All of the foregoing relates to the impact on past convictions if it is found that calls between suspects and solicitors were recorded. However, even if somehow, though it seems unlikely, such calls were differentiated and not recorded, taped calls between gardaí and witnesses of which the defence were unaware in a given case could also lead to the overturning of convictions and the need for retrial. There is a duty on the prosecution to furnish the defence with all material which might be relevant, whether inculpatory or exculpatory: failure to inform the defence of the existence of certain recordings would be a breach of that duty, not to mention the failure to obtain consent from the parties to the conversation.

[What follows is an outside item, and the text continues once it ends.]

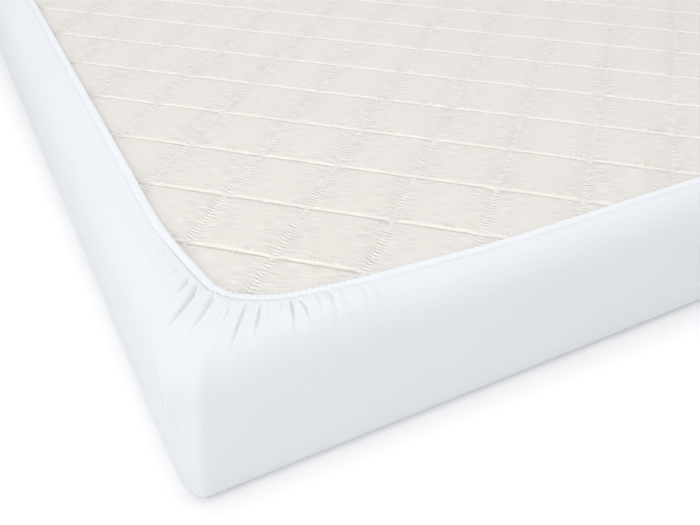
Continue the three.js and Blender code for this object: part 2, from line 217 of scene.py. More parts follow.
def bell(x, rises, full, falls, ends):
    """0 below `rises` and above `ends`, 1 from `full` to `falls`, and smooth between them."""
    return smoothstep(x, rises, full) * (1 - smoothstep(x, falls, ends))


def wave(x, length, start=0.0):
    """A sine with a length in metres."""
    return np.sin(x * 2 * math.pi / length + start)


def lerp(a, b, share):
    return a + (b - a) * share


def turned(x, y, angle):
    """Two measures, arrays or sockets, along axes that are turned by an angle from X and Y."""
    c, s = math.cos(angle), math.sin(angle)
    return x * c + y * s, y * c - x * s


def at_height(flat, height):
    """Flat points as points in space, all at one height."""
    return np.column_stack([flat, np.full(len(flat), height)])


def through_rows(table, place):
    """The columns of a table at places along its first one: between two rows each column is a cubic
    whose end slopes are those between the rows on either side."""
    at = table[:, 0]
    last = len(at) - 1
    rows = np.arange(len(at))
    before, after = np.maximum(rows - 1, 0), np.minimum(rows + 1, last)
    slope = (table[after] - table[before]) / (at[after] - at[before])[:, None]
    i = np.clip(np.searchsorted(at, place, side="right") - 1, 0, last - 1)
    span = (at[i + 1] - at[i])[:, None]
    t = (place - at[i])[:, None] / span
    t2, t3 = t * t, t ** 3
    return ((2 * t3 - 3 * t2 + 1) * table[i] + (t3 - 2 * t2 + t) * span * slope[i]
            + (3 * t2 - 2 * t3) * table[i + 1] + (t3 - t2) * span * slope[i + 1])


# ------------------------------------------------------------------ lines round the mattress

def mouth_at(place):
    """The binding's inner edge, in from the long and the short side, and the length along the side
    that belongs to it. Past the table's ends it runs parallel to the side."""
    first, last = MOUTH[0, 0], MOUTH[-1, 0]
    found = through_rows(MOUTH, np.clip(place, first, last))[:, 1:]
    under, over = np.minimum(place - first, 0), np.maximum(place - last, 0)
    found[:, 0] += over
    found[:, 1] -= under
    found[:, 2] += under + over
    return found


PLACES = 8001
PLACES_TRIED = np.linspace(-HALF_LENGTH, HALF_LENGTH, PLACES)
SIDES_TRIED = mouth_at(PLACES_TRIED)[:, 2]
SPREADS_TRIED = np.gradient(SIDES_TRIED, PLACES_TRIED)


def mouth_place_of(side):
    """The place along the mouth whose cloth comes from a given length along the side."""
    return np.interp(side, SIDES_TRIED, PLACES_TRIED)


def ring_at(side, inset, radius):
    """A rectangle with round corners, inset from the mattress's sides, and the way out of it, both
    measured from the corner with x and y growing inwards: an arc, and past its ends straight."""
    turn = (np.clip(side / HALF_ARC, -1, 1) + 1) * math.pi / 4
    out = np.stack([-np.cos(turn), -np.sin(turn)], -1)
    centre = inset + radius
    point = centre + radius * out
    past = np.maximum(np.abs(side) - HALF_ARC, 0)
    for axis, half, here in ((1, HALF_LENGTH, side < 0), (0, HALF_WIDTH, side > 0)):
        run = past * (half - centre) / (half - CORNER_RADIUS_TOP)
        point[:, axis] += np.where(here, run, 0)
    return point, out


MIDDLE_OF_LONG_SIDE = -(HALF_LENGTH - CORNER_RADIUS_TOP + HALF_ARC)
MIDDLE_OF_SHORT_SIDE = HALF_WIDTH - CORNER_RADIUS_TOP + HALF_ARC


class Stations:
    """Places right round the mouth, counter-clockwise from above, close together at the corners.
    `place` is the length along the mouth from the nearest corner, `moved` the same for its gathers,
    `side` the length along the side that it belongs to, `corner` counts the corners and `spread` is
    how much wider the cloth is at the side than at the mouth."""

    # Where stretches of the mouth about a corner meet, and the step in each.
    GATHERED = np.array([-0.200, -0.125, -0.058, -0.010, 0.010, 0.110, 0.150, 0.200])
    STEPS = np.array([0.0050, 0.0022, 0.00050, 0.00048, 0.00075, 0.0022, 0.0050])
    STEP_ON_SIDES = 0.026

    def __init__(self):
        places, corners = [], []
        ends = mouth_place_of(np.array([MIDDLE_OF_LONG_SIDE, MIDDLE_OF_SHORT_SIDE]))
        edges = np.concatenate([ends[:1], self.GATHERED, ends[1:]])
        for number, (x, y, _, _, coarser) in enumerate(CORNERS):
            steps = np.concatenate([
                [self.STEP_ON_SIDES], self.STEPS * coarser, [self.STEP_ON_SIDES],
            ])
            counts = np.round(np.diff(edges) / steps).astype(int)
            stretches = [np.linspace(low, high, count, endpoint=False)
                         for low, high, count in zip(edges, edges[1:], counts)]
            quarter = np.concatenate([*stretches, ends[1:]])
            if x != y:
                quarter = quarter[::-1]
            places.append(quarter[:-1])
            corners.append(np.full(len(quarter) - 1, number))
        self.place = np.concatenate(places)
        self.corner = np.concatenate(corners)
        self.mouth = mouth_at(self.place)
        self.side = self.mouth[:, 2]
        self.spread = np.interp(self.place, PLACES_TRIED, SPREADS_TRIED)
        self.signs = CORNERS[self.corner, :2]
        self.moved = self.place - CORNERS[self.corner, 2]
        self.fullness = CORNERS[self.corner, 3]

    def around(self):
        """The length round the foot of the rounded edge from the first station, always growing."""
        point, _ = ring_at(self.side, 0, CORNER_RADIUS_TOP)
        placed = self.to_frame(point[:, 0], point[:, 1])
        steps = np.linalg.norm(np.diff(placed, axis=0, append=placed[:1]), axis=1)
        return np.concatenate([[0], np.cumsum(steps)])

    def to_frame(self, x, y):
        """Corner measures turned into the part's own X and Y."""
        half = np.array([HALF_WIDTH, HALF_LENGTH])
        return self.signs * (half - np.stack([x, y], -1))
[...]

The fallout from the current revelations is potentially catastrophic, to borrow the phrase from Hardiman J. in Cunningham. It is to be hoped that the worst-case scenario does not come true but already solicitors are retracing their steps, re-examining their files and considering the position of their convicted clients. The proposed Commission of Investigation ought to be established with much haste and should be given all necessary resources to enable a speedy report. The longer this crisis goes on without resolution the worse for the criminal justice system in this country.